# [Your goal]
Please copy all the lines that follow, word for word.

# [Data in this exercise]
# # #
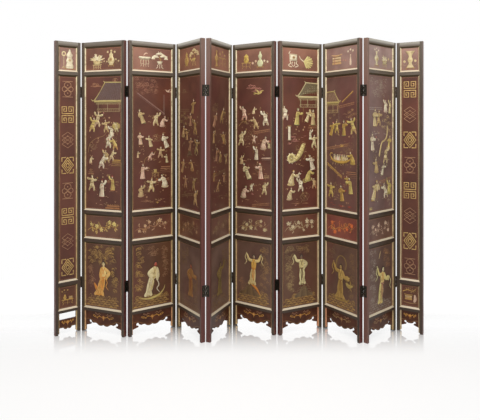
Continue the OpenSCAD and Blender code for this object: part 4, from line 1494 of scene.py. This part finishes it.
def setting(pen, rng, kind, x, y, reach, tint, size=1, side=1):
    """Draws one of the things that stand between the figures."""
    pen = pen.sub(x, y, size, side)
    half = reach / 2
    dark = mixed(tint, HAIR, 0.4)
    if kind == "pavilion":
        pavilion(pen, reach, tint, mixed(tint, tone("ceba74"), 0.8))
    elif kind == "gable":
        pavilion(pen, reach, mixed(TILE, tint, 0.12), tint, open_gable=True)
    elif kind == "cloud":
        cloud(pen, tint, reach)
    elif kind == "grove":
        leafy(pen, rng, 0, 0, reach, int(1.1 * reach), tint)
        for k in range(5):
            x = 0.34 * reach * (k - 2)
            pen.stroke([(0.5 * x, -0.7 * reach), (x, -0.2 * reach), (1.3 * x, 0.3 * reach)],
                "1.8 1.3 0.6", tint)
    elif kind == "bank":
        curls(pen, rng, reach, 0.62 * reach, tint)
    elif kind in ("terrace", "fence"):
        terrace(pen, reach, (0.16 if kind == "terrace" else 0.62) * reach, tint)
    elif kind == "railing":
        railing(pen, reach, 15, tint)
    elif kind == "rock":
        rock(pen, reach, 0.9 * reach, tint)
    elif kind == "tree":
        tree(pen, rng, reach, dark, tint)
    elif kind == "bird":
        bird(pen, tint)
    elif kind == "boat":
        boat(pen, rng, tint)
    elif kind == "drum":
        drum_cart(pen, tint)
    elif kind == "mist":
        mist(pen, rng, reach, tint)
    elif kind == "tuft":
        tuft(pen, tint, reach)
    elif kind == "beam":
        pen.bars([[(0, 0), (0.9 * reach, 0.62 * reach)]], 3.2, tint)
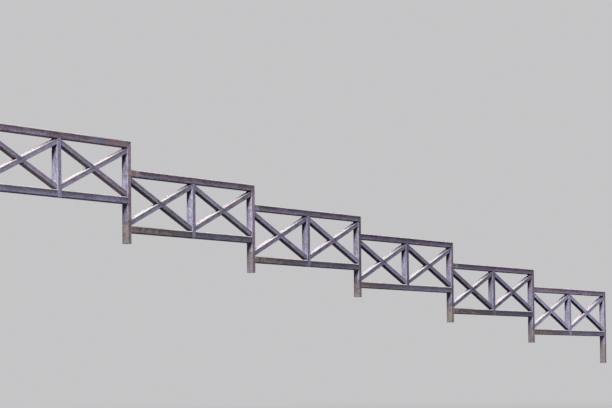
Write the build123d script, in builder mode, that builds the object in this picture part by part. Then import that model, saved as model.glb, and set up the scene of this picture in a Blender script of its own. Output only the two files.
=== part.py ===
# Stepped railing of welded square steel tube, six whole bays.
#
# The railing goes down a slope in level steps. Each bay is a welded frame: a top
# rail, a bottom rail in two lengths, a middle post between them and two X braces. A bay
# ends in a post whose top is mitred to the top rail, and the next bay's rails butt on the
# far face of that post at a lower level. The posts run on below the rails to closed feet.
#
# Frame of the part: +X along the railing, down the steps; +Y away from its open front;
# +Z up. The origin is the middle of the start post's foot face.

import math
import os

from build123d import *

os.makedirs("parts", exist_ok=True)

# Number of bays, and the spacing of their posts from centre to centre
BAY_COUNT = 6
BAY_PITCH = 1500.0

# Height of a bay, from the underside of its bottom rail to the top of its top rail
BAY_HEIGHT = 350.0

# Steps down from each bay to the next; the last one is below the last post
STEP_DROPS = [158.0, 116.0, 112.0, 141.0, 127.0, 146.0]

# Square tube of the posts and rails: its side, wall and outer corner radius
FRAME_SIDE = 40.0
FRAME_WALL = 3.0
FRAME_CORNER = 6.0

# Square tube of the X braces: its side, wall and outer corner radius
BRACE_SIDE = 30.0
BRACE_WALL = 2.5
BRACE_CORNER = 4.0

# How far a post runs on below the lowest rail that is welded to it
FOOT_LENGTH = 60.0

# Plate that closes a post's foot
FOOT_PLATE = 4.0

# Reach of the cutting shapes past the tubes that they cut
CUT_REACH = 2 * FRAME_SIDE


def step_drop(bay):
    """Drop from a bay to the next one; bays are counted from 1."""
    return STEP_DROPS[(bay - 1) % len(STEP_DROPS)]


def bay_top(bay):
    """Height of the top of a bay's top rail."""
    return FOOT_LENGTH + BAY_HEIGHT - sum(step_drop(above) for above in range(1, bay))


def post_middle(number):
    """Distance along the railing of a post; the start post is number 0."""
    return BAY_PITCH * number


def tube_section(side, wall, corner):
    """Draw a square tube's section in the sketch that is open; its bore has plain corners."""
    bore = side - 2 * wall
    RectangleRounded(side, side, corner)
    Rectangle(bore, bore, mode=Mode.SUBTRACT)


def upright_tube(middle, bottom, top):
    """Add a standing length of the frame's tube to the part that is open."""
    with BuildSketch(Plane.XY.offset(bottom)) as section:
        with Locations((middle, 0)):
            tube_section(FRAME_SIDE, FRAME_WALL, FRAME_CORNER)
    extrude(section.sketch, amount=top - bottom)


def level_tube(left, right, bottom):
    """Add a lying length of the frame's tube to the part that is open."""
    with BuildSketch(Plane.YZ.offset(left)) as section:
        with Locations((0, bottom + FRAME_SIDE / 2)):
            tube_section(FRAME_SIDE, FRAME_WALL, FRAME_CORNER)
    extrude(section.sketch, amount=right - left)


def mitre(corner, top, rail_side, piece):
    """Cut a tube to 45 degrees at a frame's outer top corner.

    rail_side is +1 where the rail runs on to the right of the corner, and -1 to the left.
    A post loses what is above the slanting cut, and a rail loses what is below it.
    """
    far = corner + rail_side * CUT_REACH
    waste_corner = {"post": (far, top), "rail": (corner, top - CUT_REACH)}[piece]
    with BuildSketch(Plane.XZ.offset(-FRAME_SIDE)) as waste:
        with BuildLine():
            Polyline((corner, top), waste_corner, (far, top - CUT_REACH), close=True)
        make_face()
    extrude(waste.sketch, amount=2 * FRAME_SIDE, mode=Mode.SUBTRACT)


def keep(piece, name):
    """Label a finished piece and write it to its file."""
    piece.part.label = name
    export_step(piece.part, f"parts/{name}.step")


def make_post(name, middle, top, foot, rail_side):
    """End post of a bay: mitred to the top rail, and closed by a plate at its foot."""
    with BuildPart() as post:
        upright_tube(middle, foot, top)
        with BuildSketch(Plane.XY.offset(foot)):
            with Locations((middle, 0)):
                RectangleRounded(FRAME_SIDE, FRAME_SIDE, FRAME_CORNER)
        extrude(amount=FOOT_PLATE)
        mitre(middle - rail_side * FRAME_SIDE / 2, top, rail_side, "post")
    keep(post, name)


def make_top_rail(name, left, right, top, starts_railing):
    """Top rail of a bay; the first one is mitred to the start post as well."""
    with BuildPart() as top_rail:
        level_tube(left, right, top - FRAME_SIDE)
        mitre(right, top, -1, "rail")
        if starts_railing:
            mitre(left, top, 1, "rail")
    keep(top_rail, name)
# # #
# [Written response]
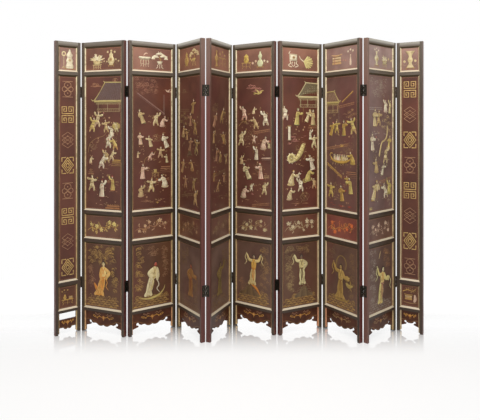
Continue the OpenSCAD and Blender code for this object: part 4, from line 1494 of scene.py. This part finishes it.
def setting(pen, rng, kind, x, y, reach, tint, size=1, side=1):
    """Draws one of the things that stand between the figures."""
    pen = pen.sub(x, y, size, side)
    half = reach / 2
    dark = mixed(tint, HAIR, 0.4)
    if kind == "pavilion":
        pavilion(pen, reach, tint, mixed(tint, tone("ceba74"), 0.8))
    elif kind == "gable":
        pavilion(pen, reach, mixed(TILE, tint, 0.12), tint, open_gable=True)
    elif kind == "cloud":
        cloud(pen, tint, reach)
    elif kind == "grove":
        leafy(pen, rng, 0, 0, reach, int(1.1 * reach), tint)
        for k in range(5):
            x = 0.34 * reach * (k - 2)
            pen.stroke([(0.5 * x, -0.7 * reach), (x, -0.2 * reach), (1.3 * x, 0.3 * reach)],
                "1.8 1.3 0.6", tint)
    elif kind == "bank":
        curls(pen, rng, reach, 0.62 * reach, tint)
    elif kind in ("terrace", "fence"):
        terrace(pen, reach, (0.16 if kind == "terrace" else 0.62) * reach, tint)
    elif kind == "railing":
        railing(pen, reach, 15, tint)
    elif kind == "rock":
        rock(pen, reach, 0.9 * reach, tint)
    elif kind == "tree":
        tree(pen, rng, reach, dark, tint)
    elif kind == "bird":
        bird(pen, tint)
    elif kind == "boat":
        boat(pen, rng, tint)
    elif kind == "drum":
        drum_cart(pen, tint)
    elif kind == "mist":
        mist(pen, rng, reach, tint)
    elif kind == "tuft":
        tuft(pen, tint, reach)
    elif kind == "beam":
        pen.bars([[(0, 0), (0.9 * reach, 0.62 * reach)]], 3.2, tint)
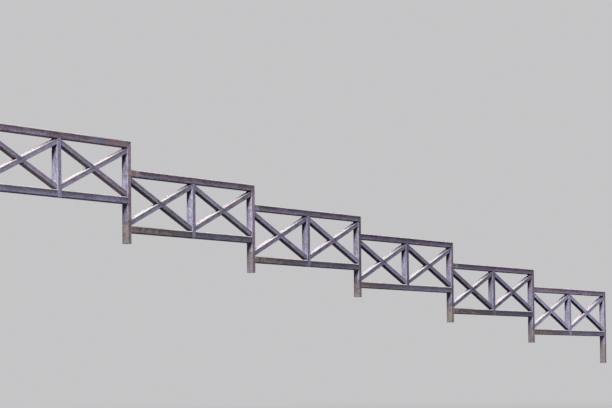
Write the build123d script, in builder mode, that builds the object in this picture part by part. Then import that model, saved as model.glb, and set up the scene of this picture in a Blender script of its own. Output only the two files.
=== part.py ===
# Stepped railing of welded square steel tube, six whole bays.
#
# The railing goes down a slope in level steps. Each bay is a welded frame: a top
# rail, a bottom rail in two lengths, a middle post between them and two X braces. A bay
# ends in a post whose top is mitred to the top rail, and the next bay's rails butt on the
# far face of that post at a lower level. The posts run on below the rails to closed feet.
#
# Frame of the part: +X along the railing, down the steps; +Y away from its open front;
# +Z up. The origin is the middle of the start post's foot face.

import math
import os

from build123d import *

os.makedirs("parts", exist_ok=True)

# Number of bays, and the spacing of their posts from centre to centre
BAY_COUNT = 6
BAY_PITCH = 1500.0

# Height of a bay, from the underside of its bottom rail to the top of its top rail
BAY_HEIGHT = 350.0

# Steps down from each bay to the next; the last one is below the last post
STEP_DROPS = [158.0, 116.0, 112.0, 141.0, 127.0, 146.0]

# Square tube of the posts and rails: its side, wall and outer corner radius
FRAME_SIDE = 40.0
FRAME_WALL = 3.0
FRAME_CORNER = 6.0

# Square tube of the X braces: its side, wall and outer corner radius
BRACE_SIDE = 30.0
BRACE_WALL = 2.5
BRACE_CORNER = 4.0

# How far a post runs on below the lowest rail that is welded to it
FOOT_LENGTH = 60.0

# Plate that closes a post's foot
FOOT_PLATE = 4.0

# Reach of the cutting shapes past the tubes that they cut
CUT_REACH = 2 * FRAME_SIDE


def step_drop(bay):
    """Drop from a bay to the next one; bays are counted from 1."""
    return STEP_DROPS[(bay - 1) % len(STEP_DROPS)]


def bay_top(bay):
    """Height of the top of a bay's top rail."""
    return FOOT_LENGTH + BAY_HEIGHT - sum(step_drop(above) for above in range(1, bay))


def post_middle(number):
    """Distance along the railing of a post; the start post is number 0."""
    return BAY_PITCH * number


def tube_section(side, wall, corner):
    """Draw a square tube's section in the sketch that is open; its bore has plain corners."""
    bore = side - 2 * wall
    RectangleRounded(side, side, corner)
    Rectangle(bore, bore, mode=Mode.SUBTRACT)


def upright_tube(middle, bottom, top):
    """Add a standing length of the frame's tube to the part that is open."""
    with BuildSketch(Plane.XY.offset(bottom)) as section:
        with Locations((middle, 0)):
            tube_section(FRAME_SIDE, FRAME_WALL, FRAME_CORNER)
    extrude(section.sketch, amount=top - bottom)


def level_tube(left, right, bottom):
    """Add a lying length of the frame's tube to the part that is open."""
    with BuildSketch(Plane.YZ.offset(left)) as section:
        with Locations((0, bottom + FRAME_SIDE / 2)):
            tube_section(FRAME_SIDE, FRAME_WALL, FRAME_CORNER)
    extrude(section.sketch, amount=right - left)


def mitre(corner, top, rail_side, piece):
    """Cut a tube to 45 degrees at a frame's outer top corner.

    rail_side is +1 where the rail runs on to the right of the corner, and -1 to the left.
    A post loses what is above the slanting cut, and a rail loses what is below it.
    """
    far = corner + rail_side * CUT_REACH
    waste_corner = {"post": (far, top), "rail": (corner, top - CUT_REACH)}[piece]
    with BuildSketch(Plane.XZ.offset(-FRAME_SIDE)) as waste:
        with BuildLine():
            Polyline((corner, top), waste_corner, (far, top - CUT_REACH), close=True)
        make_face()
    extrude(waste.sketch, amount=2 * FRAME_SIDE, mode=Mode.SUBTRACT)


def keep(piece, name):
    """Label a finished piece and write it to its file."""
    piece.part.label = name
    export_step(piece.part, f"parts/{name}.step")


def make_post(name, middle, top, foot, rail_side):
    """End post of a bay: mitred to the top rail, and closed by a plate at its foot."""
    with BuildPart() as post:
        upright_tube(middle, foot, top)
        with BuildSketch(Plane.XY.offset(foot)):
            with Locations((middle, 0)):
                RectangleRounded(FRAME_SIDE, FRAME_SIDE, FRAME_CORNER)
        extrude(amount=FOOT_PLATE)
        mitre(middle - rail_side * FRAME_SIDE / 2, top, rail_side, "post")
    keep(post, name)


def make_top_rail(name, left, right, top, starts_railing):
    """Top rail of a bay; the first one is mitred to the start post as well."""
    with BuildPart() as top_rail:
        level_tube(left, right, top - FRAME_SIDE)
        mitre(right, top, -1, "rail")
        if starts_railing:
            mitre(left, top, 1, "rail")
    keep(top_rail, name)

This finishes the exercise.